WITH almost one in four Limerick children in need of mental health services waiting more than a year for an appointment, a local Senator has called out the Government for failing to provide a dedicated path six years after it was promised.
Castleconnell-based Sinn Féin Senator Paul Gavan has highlighted the failure of Government to implement the Pathfinder Unit for Youth Mental Health Services, which is affecting waiting times and services for young people in crisis in Limerick.
Speaking at a commencement matter in the Seanad, Senator Gavan said: “The report of the task force on youth mental health was published in 2017. Subsequently there was a commitment by the Government to set up a pathfinder unit for youth mental health.”
“Six years later, there has been no action by the Minister of State’s Department to deliver on this commitment.”
Pathfinder is a programme which is currently being successfully implemented to maximise the use of emergency response medics to help keep elderly people in need of physical medical care out of hospital emergency departments.

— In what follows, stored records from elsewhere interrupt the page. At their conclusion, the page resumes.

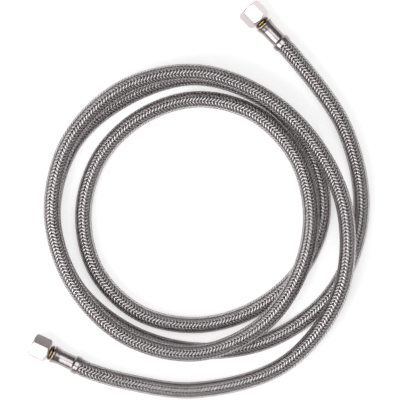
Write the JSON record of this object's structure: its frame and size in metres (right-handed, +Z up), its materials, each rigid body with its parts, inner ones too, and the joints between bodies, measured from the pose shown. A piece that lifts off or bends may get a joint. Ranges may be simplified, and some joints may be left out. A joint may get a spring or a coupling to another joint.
{
  "type": "icemaker supply hose",
  "caption": "Flexible water supply hose with a woven steel sleeve, lying in a loose coil, with a crimped ferrule and a hexagonal swivel nut at each end.",
  "frame": {"origin": "middle of the floor area that the lying coil covers, at floor level", "axes": "+Z up out of the coil, +Y towards the end whose nut lies farthest out, +X to the right seen from above"},
  "size_m": [0.2001, 0.2331, 0.0207],
  "materials": {
    "braid": "bright woven stainless wire",
    "liner": "smooth dark tube",
    "nickel": "bright nickel plate",
    "brass": "turned brass",
    "rubber": "matte black",
    "steel": "satin stainless"
  },
  "bodies": {
    "hose": {"braid_sleeve": "braid", "inner_tube": "liner", "inlet_stem": "brass", "inlet_cone_washer": "rubber", "inlet_ferrule": "steel", "outlet_stem": "brass", "outlet_cone_washer": "rubber", "outlet_ferrule": "steel"},
    "inlet_swivel": {"inlet_nut": "nickel"},
    "outlet_swivel": {"outlet_nut": "nickel"}
  },
  "joints": [
    {"name": "inlet_nut_swivel", "type": "hinge", "parent": "hose", "child": "inlet_swivel", "pos_m": [-0.08915, -0.08817, 0.00711], "axis": [-0.9026, 0.4305, 0], "continuous": true},
    {"name": "outlet_nut_swivel", "type": "hinge", "parent": "hose", "child": "outlet_swivel", "pos_m": [0.03477, 0.10568, 0.00635], "axis": [-0.6947, 0.7193, 0], "continuous": true}
  ]
}
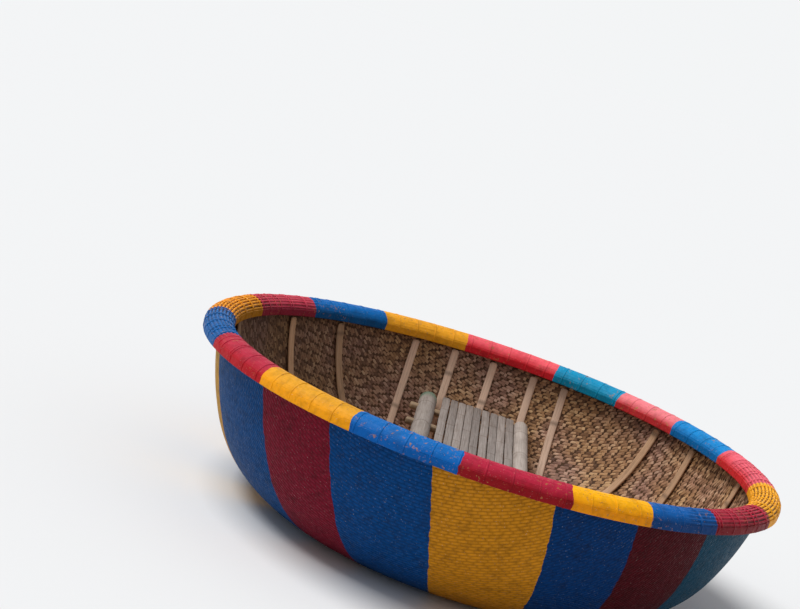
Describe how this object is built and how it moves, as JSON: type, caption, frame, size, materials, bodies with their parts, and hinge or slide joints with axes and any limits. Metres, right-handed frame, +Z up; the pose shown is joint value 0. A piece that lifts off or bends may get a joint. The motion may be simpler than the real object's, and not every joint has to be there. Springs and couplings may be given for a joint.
{
  "type": "round woven basket coracle",
  "caption": "Round basket coracle of woven bamboo with a thick lashed rim painted in colour bands, laths inside and a slatted bamboo bench between two poles.",
  "frame": {"origin": "on the hull's upright axis, at the level waterline of the empty boat", "axes": "+Z up along the hull's axis, +Y along the bench, +X across the bench towards its thinner pole"},
  "size_m": [2.0055, 2.006, 0.6249],
  "materials": {
    "painted_weave": "woven bamboo, sealed and painted in upright panels outside, bare and aged inside",
    "painted_hoop": "thick gloss paint on bamboo, banded in colours and worn",
    "painted_cane": "thick gloss paint on woven cane, banded in colours and worn",
    "tie": "split cane binding, painted with the rim",
    "split_bamboo": "bare split bamboo, dry and aged",
    "weathered_bamboo": "weathered grey bamboo",
    "bamboo_pole": "weathered bamboo with raised knots"
  },
  "bodies": {
    "root": {"basket_hull": "painted_weave", "rim_outer_hoop": "painted_hoop", "rim_inner_hoop": "painted_hoop", "rim_outer_bundle": "painted_cane", "rim_inner_bundle": "painted_cane", "rim_ties": "tie", "long_lath_1": "split_bamboo", "long_lath_2": "split_bamboo", "long_lath_3": "split_bamboo", "long_lath_4": "split_bamboo", "long_lath_5": "split_bamboo", "cross_lath_1": "split_bamboo", "cross_lath_2": "split_bamboo", "cross_lath_3": "split_bamboo", "cross_lath_4": "split_bamboo", "cross_lath_5": "split_bamboo", "cross_lath_6": "split_bamboo", "cross_lath_7": "split_bamboo", "bench_slat_1": "weathered_bamboo", "bench_slat_2": "weathered_bamboo", "bench_slat_3": "weathered_bamboo", "bench_slat_4": "weathered_bamboo", "bench_slat_5": "weathered_bamboo", "bench_slat_6": "weathered_bamboo", "bench_slat_7": "weathered_bamboo", "bench_slat_8": "weathered_bamboo", "bench_slat_9": "weathered_bamboo", "bench_pole_left": "bamboo_pole", "bench_pole_right": "bamboo_pole", "bench_rung_1": "split_bamboo", "bench_rung_2": "split_bamboo", "bench_rung_3": "split_bamboo", "bench_rung_4": "split_bamboo", "bench_rung_5": "split_bamboo", "bench_rung_6": "split_bamboo"}
  },
  "joints": []
}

Senator Gavin claimed that “some 22 per cent of children in community healthcare area CHO 3, which covers Limerick, are waiting longer than a year for their first appointment. Jigsaw in Limerick has waiting times of around 18 weeks, nearly five months for a young person in crisis to be able to get some support.”
He also called for the Children and Adolescent Mental Health Service (CAMHS) to be extended to help young people up to the age of 25, “by which age 75 per cent of chronic mental ill-health has been established. Provision should also be made for child counselling in primary care.”
“I want to stress the importance of setting up the Pathfinder unit as a matter of urgency at a time when youth mental health services in this country are wholly inadequate and in a state beyond crisis point.
“Organisations such as the Irish Society for the Prevention of Cruelty to Children, Mental Health Reform, BeLonG To Youth Services, and Spunout.ie … have continuously highlighted how children and young people have been seriously impacted by delays in access and lack of resources in mental health services in Ireland,” he concluded.